§ Work to complete
In the listing below, find the line that contains "translate([0, -over])" and the line that contains "low, high = Vector((1e9,)". Quote both and every line between them, exactly, and nothing more.

Start of Dataset

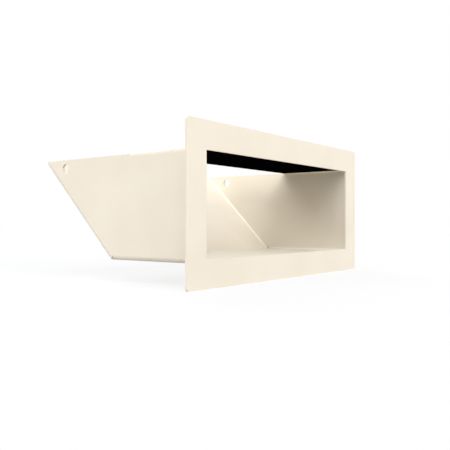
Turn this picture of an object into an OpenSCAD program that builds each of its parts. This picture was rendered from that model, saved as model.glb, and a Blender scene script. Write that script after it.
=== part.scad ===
// Slot grille for a warm air duct: a flat front plate with an oblong opening, and
// behind it a duct folded from one sheet. The duct has a floor, two side walls, a
// short roof, and a back that slopes up from the floor to two pointed ears, so that
// the air leaves upwards behind the roof.
// The origin is the centre of the front plate's back face. X runs along the opening,
// Y runs back into the wall and Z is up. Sizes are in millimetres.

/* [Front plate] */
// Width of the front plate
plate_w = 200; // [120:1:400]
// Height of the front plate
plate_h = 90; // [70:1:160]
// Thickness of the front plate
plate_t = 1.5; // [0.8:0.1:4]
// Radius of the front plate's outer corners
plate_corner_r = 1.5; // [0.5:0.1:8]
// How far the front plate stands out past the duct, all round
plate_overlap = 13.25; // [8:0.05:22]
// How far the opening stays inside the duct's inner faces, all round
opening_lip = 1.05; // [0.2:0.05:5]
// Radius of the opening's corners
opening_corner_r = 0.5; // [0.2:0.1:3]

/* [Duct sheet] */
// Thickness of the duct's sheet
sheet_t = 1.5; // [0.8:0.1:2.5]
// Inside radius of each bend
bend_r = 1.5; // [0.6:0.1:4]

/* [Duct lengths] */
// Depth of the roof behind the front plate
roof_depth = 53.5; // [30:0.5:100]
// Length of the floor behind the front plate, to its corner with the sloping back
floor_depth = 70.6; // [50:0.1:140]
// Angle of the sloping back above the floor's line
slope_angle = 45; // [35:1:65]
// How far the ears are cut back from their sharp points
tip_crop = 3.1; // [1:0.1:8]
// Radius of the cut ears' top corners
tip_r = 2; // [0.2:0.1:5]

/* [Fixing holes] */
// Diameter of the hole in each ear
hole_d = 6; // [3:0.1:9]
// Height of the ear's top edge above the hole's centre
hole_drop = 5.5; // [4:0.1:20]
// Distance of the hole's centre in front of the ear's point
hole_setback = 21.4; // [17:0.1:60]

/* [Bend details] */
// Diameter of the round relief through each side bend, in front of the sloping back
relief_d = 2; // [1:0.1:4]
// Distance of the joint in the roof's bends behind the front plate
joint_setback = 20.5; // [5:0.5:29]
// Width of the joint's hairline groove
joint_w = 0.4; // [0.2:0.1:1]
// Depth of the joint's hairline groove
joint_depth = 0.3; // [0.1:0.05:0.6]

/* [Hidden] */
$fn = 96;
coat = [0.96, 0.925, 0.86];
duct_w = plate_w - 2 * plate_overlap;
duct_h = plate_h - 2 * plate_overlap;
opening_w = duct_w - 2 * (sheet_t + opening_lip);
opening_h = duct_h - 2 * (sheet_t + opening_lip);
outer_bend_r = bend_r + sheet_t;
floor_z = -duct_h / 2;
roof_z = duct_h / 2;
ear_z = roof_z - sheet_t;
tip_y = back_y(0, ear_z);
crop_y = tip_y - tip_crop;
// Length by which a cut runs past the solid that it cuts
over = 10;
// How far the floor's rear bend stands past its two flats, so that they cross it
crossing = 0.002;
reach = 2 * (tip_y + duct_h + over);

// Depth of the sloping back at a height, on the face that lies inset mm into the sheet
function back_y(inset, z) = floor_depth + (z - floor_z) / tan(slope_angle) - inset / sin(slope_angle);

function unit(v) = v / norm(v);

// Directions from corner i of an outline to the corner before it and the one after it
function to_last(pts, i) = unit(pts[(i + len(pts) - 1) % len(pts)] - pts[i]);
function to_next(pts, i) = unit(pts[(i + 1) % len(pts)] - pts[i]);
function half_angle(pts, i) = acos(to_last(pts, i) * to_next(pts, i)) / 2;

// Where the straight sides end at corner i, so that an arc of radius r fits between
function side_ends(pts, i, r) =
    r == 0 ? [pts[i]] :
    let (run = r / tan(half_angle(pts, i)))
    [pts[i] + run * to_last(pts, i), pts[i] + run * to_next(pts, i)];

function arc_centre(pts, i, r) =
    pts[i] + r / sin(half_angle(pts, i)) * unit(to_last(pts, i) + to_next(pts, i));

// Flat outline through pts, with a true arc of radius radii[i] at each convex corner
module rounded_outline(pts, radii) {
    corners = [0 : len(pts) - 1];
    polygon([for (i = corners) each side_ends(pts, i, radii[i])]);
    for (i = corners)
        if (radii[i] > 0)
            translate(arc_centre(pts, i, radii[i]))
                circle(r = radii[i]);
}

// Corners of an oblong w wide, from height low to height high
function oblong(w, low, high) = [[-w / 2, low], [w / 2, low], [w / 2, high], [-w / 2, high]];

// Sweeps a flat outline drawn in X and Z along Y
module along_y(from, to) {
    translate([0, to, 0])
        rotate([90, 0, 0])
            linear_extrude(height = to - from)
                children();
}

// Sweeps a flat outline drawn in Y and Z along X, to both sides
module along_x(w) {
    rotate([90, 0, 90])
        linear_extrude(height = w, center = true)
            children();
}

// Closed section of the duct under its roof, inset mm into the sheet
module roofed_section(inset) {
    r = outer_bend_r - inset;
    rounded_outline(oblong(duct_w - 2 * inset, floor_z + inset, roof_z - inset), [r, r, r, r]);
}

// Space in front of the sloping back, with the bends between it and the side walls
module before_back(inset) {
    r = outer_bend_r - inset;
    translate([0, floor_depth, floor_z])
        rotate([slope_angle, 0, 0])
            along_y(-reach, reach)
                rounded_outline(oblong(duct_w - 2 * inset, inset, reach), [r, r, 0, 0]);
}

// What the bend between the floor and the sloping back leaves of their sharp corner
module rear_bend_cut(inset) {
    r = outer_bend_r - inset;
    z = floor_z + outer_bend_r;
    centre = [back_y(outer_bend_r, z), z];
    middle = slope_angle / 2 - 90;
    flare = tan(slope_angle / 2);
    along_x(duct_w + over)
        translate(centre + crossing * [cos(middle), sin(middle)])
            rotate(middle)
                difference() {
                    polygon([[0, 0], [2 * r, -2 * r * flare], [2 * r, 2 * r * flare]]);
                    circle(r = r);
                }
}

// Side view of the duct's top edge: the roof, then the ears and their cut points
module top_trim() {
    low = floor_z - over;
    high = roof_z + over;
    side = [
        [-over, low], [crop_y, low], [crop_y, ear_z],
        [roof_depth, ear_z], [roof_depth, high], [-over, high]
    ];
    along_x(duct_w + over)
        rounded_outline(side, [0, 0, tip_r, 0, 0, 0]);
}

// Outer skin of the folded sheet, as a solid
module duct_outside() {
    difference() {
        intersection() {
            union() {
                along_y(0, reach)
                    roofed_section(0);
                along_y(roof_depth, reach)
                    polygon(oblong(duct_w, 0, roof_z));
            }
            before_back(0);
            top_trim();
        }
        rear_bend_cut(0);
    }
}

// Air space inside the folded sheet, which runs past its open front and top
module duct_inside() {
    difference() {
        intersection() {
            union() {
                along_y(-over, reach)
                    roofed_section(sheet_t);
                along_y(roof_depth, reach)
                    polygon(oblong(duct_w - 2 * sheet_t, 0, roof_z + over));
            }
            before_back(sheet_t);
        }
        rear_bend_cut(sheet_t);
    }
}

// Round relief through the bend between the floor and one side wall, on the side that
// hand gives, just in front of the bend between the floor and the sloping back
module corner_relief(hand) {
    z = floor_z + outer_bend_r;
    translate([hand * (duct_w / 2 - outer_bend_r), back_y(outer_bend_r, z) - relief_d / 2, z])
        rotate([0, hand * 135, 0])
            cylinder(d = relief_d, h = 2 * outer_bend_r);
}

// Bore through both ears
module ear_bore() {
    translate([0, tip_y - hole_setback, ear_z - hole_drop])
        rotate([0, 90, 0])
            cylinder(d = hole_d, h = duct_w + over, center = true);
}

// Hairline groove round the roof's bends, where the front part of the fold ends
module bend_joint() {
    along_y(joint_setback - joint_w / 2, joint_setback + joint_w / 2)
        difference() {
            for (hand = [-1, 1])
                translate([hand * duct_w / 2, roof_z])
                    square(2 * outer_bend_r, center = true);
            translate([0, -over])
                square([duct_w + over, 2 * over], center = true);
            roofed_section(joint_depth);
        }
}

module front_plate() {
    color(coat)
        along_y(-plate_t, 0)
            difference() {
                rounded_outline(oblong(plate_w, -plate_h / 2, plate_h / 2), [for (i = [1 : 4]) plate_corner_r]);
                rounded_outline(oblong(opening_w, -opening_h / 2, opening_h / 2), [for (i = [1 : 4]) opening_corner_r]);
            }
}

module duct_body() {
    color(coat)
        difference() {
            duct_outside();
            duct_inside();
            corner_relief(-1);
            corner_relief(1);
            ear_bore();
            bend_joint();
        }
}

front_plate();
duct_body();
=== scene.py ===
"""Dresses the slot grille's two sheet-metal solids and lights them in a plain studio.

The grille is a flat front plate with an oblong opening, and behind it a duct folded
from one sheet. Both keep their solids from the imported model. This script gives them
their coatings, and adds the floor, the lamps and the camera.
"""

import logging
import math
from dataclasses import dataclass
from enum import Enum

import bpy
import numpy as np
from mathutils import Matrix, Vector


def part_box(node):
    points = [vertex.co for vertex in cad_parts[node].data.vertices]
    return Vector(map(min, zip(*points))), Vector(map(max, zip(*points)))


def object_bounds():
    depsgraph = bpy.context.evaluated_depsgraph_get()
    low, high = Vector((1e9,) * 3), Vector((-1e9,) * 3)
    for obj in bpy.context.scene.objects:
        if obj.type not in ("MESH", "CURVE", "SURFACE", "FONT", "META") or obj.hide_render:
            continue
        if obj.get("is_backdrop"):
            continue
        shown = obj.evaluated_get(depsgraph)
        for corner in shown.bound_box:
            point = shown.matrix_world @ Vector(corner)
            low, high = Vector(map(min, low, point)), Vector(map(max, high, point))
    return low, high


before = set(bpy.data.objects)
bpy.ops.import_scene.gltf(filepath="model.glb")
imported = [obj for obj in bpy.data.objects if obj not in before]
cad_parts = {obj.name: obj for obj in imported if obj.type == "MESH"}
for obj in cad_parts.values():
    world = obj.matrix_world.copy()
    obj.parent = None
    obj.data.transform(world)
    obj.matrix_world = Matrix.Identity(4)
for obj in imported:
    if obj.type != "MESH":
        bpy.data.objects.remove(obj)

logging.basicConfig(level=logging.INFO, format="%(message)s")
log = logging.getLogger("grille")

Pair = tuple[float, float]
Vec3 = tuple[float, float, float]
Paint = tuple[float, float, float, float]
Socket = bpy.types.NodeSocket

WHITE: Paint = (1.0, 1.0, 1.0, 1.0)
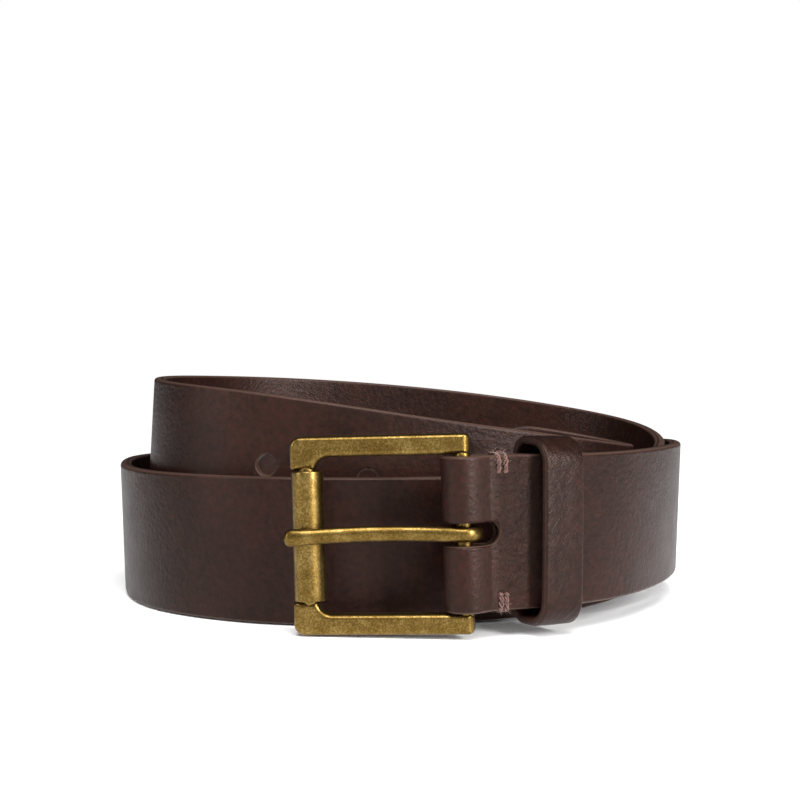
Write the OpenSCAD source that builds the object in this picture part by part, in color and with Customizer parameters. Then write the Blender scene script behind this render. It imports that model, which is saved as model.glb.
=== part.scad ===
// Men's leather belt, 35 mm wide, lying coiled with its roller buckle in front.
// Millimetres, +Z up. The origin is under the middle of the coil, at table level.

/* [Strap] */
// Width of the leather strap
strap_w = 35; // [34:0.5:36]
// Thickness of the leather
strap_t = 3; // [2.6:0.1:3.2]
// Number of size holes
hole_count = 5; // [3:1:5]
// Distance between two size holes
hole_pitch = 25; // [24:0.2:26]
// Diameter of a size hole
hole_d = 5.2; // [3:0.2:6]
// Distance from the point of the strap to the first size hole
tip_to_hole = 53.5; // [45:0.5:60]
// Length of the rounded point
point_len = 20; // [14:1:26]

/* [Turned-back end] */
// Length of the end that is turned back round the heel bar
tab_len = 34; // [31:1:38]
// Height of the prong slot
slot_h = 5.4; // [5:0.1:7]
// Distance from the heel bar's axis to the round end of the prong slot
slot_reach = 7.6; // [7.4:0.1:8.4]
// Diameter of the stitching thread
thread_d = 0.9; // [0.6:0.1:1]

/* [Keeper] */
// Width of the keeper along the strap
keeper_w = 10.5; // [8:0.5:12]
// Thickness of the keeper leather
keeper_t = 2.1; // [1.8:0.1:2.4]
// Clear height inside the keeper
keeper_h = 39; // [38:0.5:40]
// Clear depth inside the keeper
keeper_depth = 9.8; // [9.6:0.1:10.4]

/* [Buckle] */
// Clear height between the arms of the buckle
window_h = 35.8; // [35.7:0.1:38]
// Height of each arm
arm_h = 4.7; // [4:0.1:5]
// Depth of the frame, front to back
frame_d = 4.2; // [4:0.1:4.6]
// Distance from the heel bar to the roller bar, between their axes
bar_span = 35.6; // [34:0.2:38]
// Diameter of the heel bar
heel_d = 3.6; // [3.2:0.1:3.7]
// Outer diameter of the roller
roller_d = 7.4; // [7:0.1:8]
// Length of the roller
roller_len = 29.6; // [28:0.2:31]
// Height of the prong
prong_h = 3.8; // [3:0.1:4]

/* [Hidden] */
$fn = 48;

LEATHER = [0.25, 0.16, 0.15];
BRASS = [0.62, 0.52, 0.28];
THREAD = [0.52, 0.35, 0.31];
STEEL = [0.7, 0.7, 0.68];

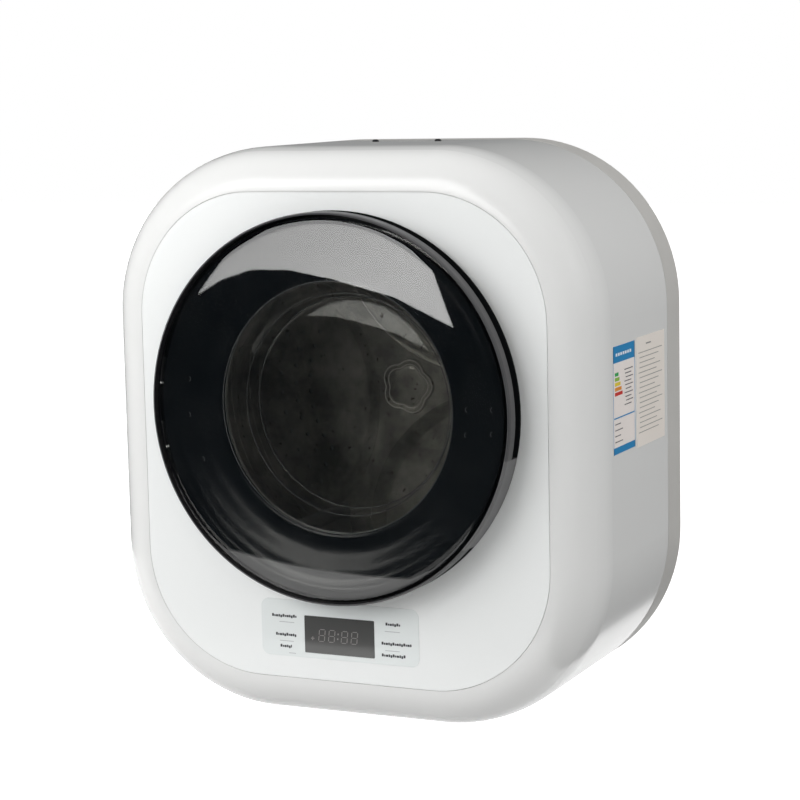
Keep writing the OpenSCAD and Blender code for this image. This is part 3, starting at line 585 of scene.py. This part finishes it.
# Each row is (left, right, height), in millimetres from the body's centre.
MARK_ROWS = ((-84, -55, -189.5), (-80, -56, -209.5), (-75, -61.5, -222),
             (48, 65, -189.5), (43, 77, -210), (43, 70, -222.5))
LINE_ROWS = ((-75.5, -58, -196), (-75.5, -59, -216.3), (-65, -57, -229),
             (47, 64, -197), (47, 63.5, -217.3))
BLOCK_WIDTHS = (2.2, 1.5, 2.6, 1.8, 2.0)
BLOCK_TOPS = (1.9, 1.0, 1.1, 1.5, 0.9)
BLOCK_FEET = (1.2, 1.3, 1.2, 2.0, 1.3)
BLOCK_GAP = 0.45
LINE_HALF = 0.35


def add_key_marks():
    """Rows of small uneven blocks in place of words, and a thin line under each touch key."""
    dark = []
    for x0, x1, z in MARK_ROWS:
        x = x0
        step = 0
        while x < x1 - 1:
            run = min(x1 - x, BLOCK_WIDTHS[step % 5])
            dark.append((x, x + run, z - BLOCK_FEET[step * 2 % 5], z + BLOCK_TOPS[step % 5]))
            x += run + BLOCK_GAP
            step += 1
    lines = [(x0, x1, z - LINE_HALF, z + LINE_HALF) for x0, x1, z in LINE_ROWS]
    film = on_front(FILM_Y)
    new_piece("key_marks", bars_mesh("key_marks", dark, 0.05, film, 0.4), "root",
              ink("mark_black", (0.03, 0.03, 0.035)))
    new_piece("key_lines", bars_mesh("key_lines", lines, 0.05, film, 0.2), "root",
              ink("line_grey", (0.45, 0.46, 0.48)))


# The head's outline: (share of the plug's radius, height over its top in millimetres).
PLUG_HEAD = ((1.02, -0.2), (1.05, 0.5), (0.98, 1.2), (0.8, 1.9), (0.5, 2.4))


def add_plug_caps():
    """The low domed heads of the two plugs in the top."""
    low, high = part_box("top_plugs")
    radius = (high[1] - low[1]) / 2
    y = low[1] + radius
    steps = 28
    turns = [2 * math.pi * k / steps for k in range(steps)]
    shape = bmesh.new()
    for x in (low[0] + radius, high[0] - radius):
        rows = [[shape.verts.new((x + radius * reach * math.cos(a),
                                  y + radius * reach * math.sin(a), high[2] + rise * MM))
                 for a in turns] for reach, rise in PLUG_HEAD]
        for one, two in zip(rows, rows[1:]):
            for k in range(steps):
                j = (k + 1) % steps
                shape.faces.new((one[k], one[j], two[j], two[k]))
        shape.faces.new(rows[0][::-1])
        shape.faces.new(rows[-1])
    for face in shape.faces:
        face.smooth = len(face.verts) == 4
    new_piece("plug_caps", close_mesh("plug_caps", shape), "root",
              moulded("plug_black", (0.02, 0.02, 0.022), 0.45))


SCALE_COLOURS = ((0.05, 0.42, 0.12), (0.30, 0.55, 0.08), (0.80, 0.62, 0.05), (0.80, 0.30, 0.04),
                 (0.65, 0.05, 0.04))


def add_rating_label():
    """A generic label: blue frame and header, coloured scale bars and grey lines, with no words."""
    low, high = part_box("rating_label")
    side = on_right(high[0])
    y0, y1 = low[1] / MM, high[1] / MM
    z0, z1 = low[2] / MM, high[2] / MM
    blue = [(y0, y1, z1 - 17, z1), (y0, y1, z0, z0 + 7), (y0, y0 + 1, z0, z1),
            (y1 - 1, y1, z0, z1), (y0 + 2, y1 - 2, z1 - 74, z1 - 72.6)]
    white = [(y0 + 8 + i * 7, y0 + 13 + i * 7, z1 - 10.5, z1 - 7.5) for i in range(7)]
    for i, colour in enumerate(SCALE_COLOURS):
        top = z1 - 27 - i * 5
        bar = [(y0 + 5, y0 + 16 + i * 3, top - 3.6, top)]
        name = f"label_scale_{i + 1}"
        new_piece(name, bars_mesh(name, bar, 0.05, side), "root",
                  ink(f"scale_ink_{i + 1}", colour))
    grey = [(y0 + 34 + (i % 3) * 2, y1 - 6 - (i % 2) * 5, z1 - 27 - i * 4, z1 - 26 - i * 4)
            for i in range(10)]
    grey += [(y0 + 5, y0 + 22 + (i % 2) * 6, z1 - 80 - i * 6, z1 - 79 - i * 6)
             for i in range(4)]
    new_piece("label_blue", bars_mesh("label_blue", blue, 0.04, side), "root",
              ink("label_blue_ink", (0.03, 0.26, 0.55)))
    new_piece("label_header_marks", bars_mesh("label_header_marks", white, 0.08, side), "root",
              ink("label_white_ink", (0.8, 0.85, 0.9)))
    new_piece("label_lines", bars_mesh("label_lines", grey, 0.05, side), "root",
              ink("label_grey_ink", (0.12, 0.12, 0.13)))


def add_care_label():
    """Rows of short grey lines with no words."""
    low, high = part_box("care_label")
    y0, y1 = low[1] / MM, high[1] / MM
    z1 = high[2] / MM
    rows = [(y0 + 30, y0 + 46, z1 - 9.5, z1 - 8)]
    for i in range(17):
        end = y1 - 8 - (i * 7 % 5) * 6
        rows.append((y0 + 6 + (3 if i % 4 else 0), end, z1 - 17 - i * 5.2, z1 - 16.2 - i * 5.2))
    mesh = bars_mesh("care_lines", rows, 0.05, on_right(high[0]))
    new_piece("care_lines", mesh, "root", ink("care_grey_ink", (0.30, 0.29, 0.28)))


# ---- turned and piped shapes ----

LOBE_VALLEY = 0.05
LOBE_MIDDLE = 1.35
CREASE_ANGLE = math.radians(40)


def lobed(angle, lobes, depth, phase):
    """The reach at an angle of a flower with broad lobes and narrow valleys, about 1 on average."""
    if not lobes:
        return 1.0
    wave = math.cos(lobes * (angle - phase) / 2) ** 2
    return 1 + depth * (2 * math.sqrt(wave + LOBE_VALLEY) - LOBE_MIDDLE)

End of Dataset

§ Solution to this task
            translate([0, -over])
                square([duct_w + over, 2 * over], center = true);
            roofed_section(joint_depth);
        }
}

module front_plate() {
    color(coat)
        along_y(-plate_t, 0)
            difference() {
                rounded_outline(oblong(plate_w, -plate_h / 2, plate_h / 2), [for (i = [1 : 4]) plate_corner_r]);
                rounded_outline(oblong(opening_w, -opening_h / 2, opening_h / 2), [for (i = [1 : 4]) opening_corner_r]);
            }
}

module duct_body() {
    color(coat)
        difference() {
            duct_outside();
            duct_inside();
            corner_relief(-1);
            corner_relief(1);
            ear_bore();
            bend_joint();
        }
}

front_plate();
duct_body();
=== scene.py ===
"""Dresses the slot grille's two sheet-metal solids and lights them in a plain studio.

The grille is a flat front plate with an oblong opening, and behind it a duct folded
from one sheet. Both keep their solids from the imported model. This script gives them
their coatings, and adds the floor, the lamps and the camera.
"""

import logging
import math
from dataclasses import dataclass
from enum import Enum

import bpy
import numpy as np
from mathutils import Matrix, Vector


def part_box(node):
    points = [vertex.co for vertex in cad_parts[node].data.vertices]
    return Vector(map(min, zip(*points))), Vector(map(max, zip(*points)))


def object_bounds():
    depsgraph = bpy.context.evaluated_depsgraph_get()
    low, high = Vector((1e9,) * 3), Vector((-1e9,) * 3)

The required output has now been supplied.